Theoria
Θεωρία / Теория
[theh-oh-REE-ah]
Greek: θεωρία (theoria) — direct vision, contemplation, beholding; from theos (divine) + horan (to see); the contemplative vision of divine reality through the purified nous
Definition
The direct contemplative vision of divine reality — the state in which the purified nous perceives the divine not through inference, doctrine, or concept, but through unmediated direct experience. In the patristic sequence leading to Theosis, theoria is the third stage: after purification and illumination of the nous, the faculty of direct spiritual vision activates and perceives what ordinary consciousness cannot access.
Deep Understanding
Theoria is often translated as "contemplation" in Western theological literature, but this translation loses its essential character. In the English sense, contemplation implies quiet reflection on a subject. Theoria in the patristic sense is not reflection about the divine — it is direct perception of the divine. The difference is the difference between thinking about a fire and feeling its heat.

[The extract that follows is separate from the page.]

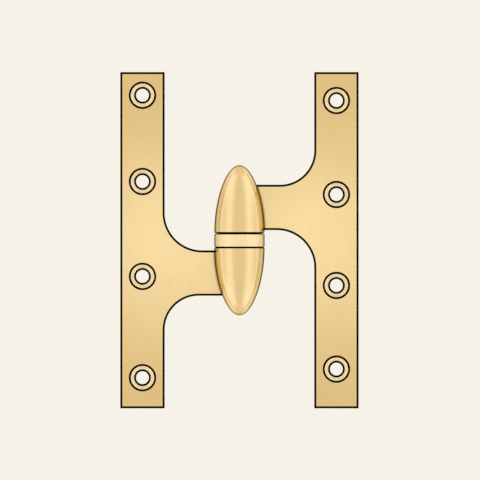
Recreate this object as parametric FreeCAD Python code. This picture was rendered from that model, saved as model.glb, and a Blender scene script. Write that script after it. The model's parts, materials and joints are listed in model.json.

Gregory Palamas distinguished between the divine essence (unknowable, utterly transcendent) and the divine energies (the active presence and operations of God, directly participable by purified creatures). Theoria is the direct perception of the divine energies — what the Gnostic tradition calls the Logos and what the Hermetic tradition calls the transmission of Nous. The Greek term used for the divine light perceived in theoria — theia photismos, divine illumination — appears also in Neoplatonic sources describing the experience of union with the Nous hypostasis.
The secular origin of the word matters: theoria in classical Greek referred to the act of being a spectator at sacred games or festivals — an authorized witness to divine events. The patristic appropriation of the term carries this meaning intact: theoria is witnessing the divine directly, as an authorized observer whose faculty of vision has been sufficiently purified.
In Practice
Theoria is not manufactured — it arrives as the result of sustained nous-purification practice. The hesychast masters were explicit that attempting to force theoria through willpower produces delusion rather than vision. The practice is preparatory: purify the nous through hesychia and nepsis, remove the obscuring layers of conditioning (the seven spheres of the Hermetic Eighth-and-Ninth map), and create the conditions in which theoria becomes possible.
The Threshold Sit and extended Nous cultivation practices are preparatory work for theoria. The recognition that arrives during the reconnaissance question — the knowing that comes without analytical processing — is the first movement of the theoric faculty: direct vision of something real, operating beneath the threshold of ordinary consciousness.
In Pleroma's Words
"You have been told that theoria is reserved for monks and mystics who spend decades in caves. What they don't tell you is that every genuine moment of direct knowing — every time you perceived the truth before you could think it — was a fragment of theoria. The monk has simply learned to stabilize what you experience as a flash."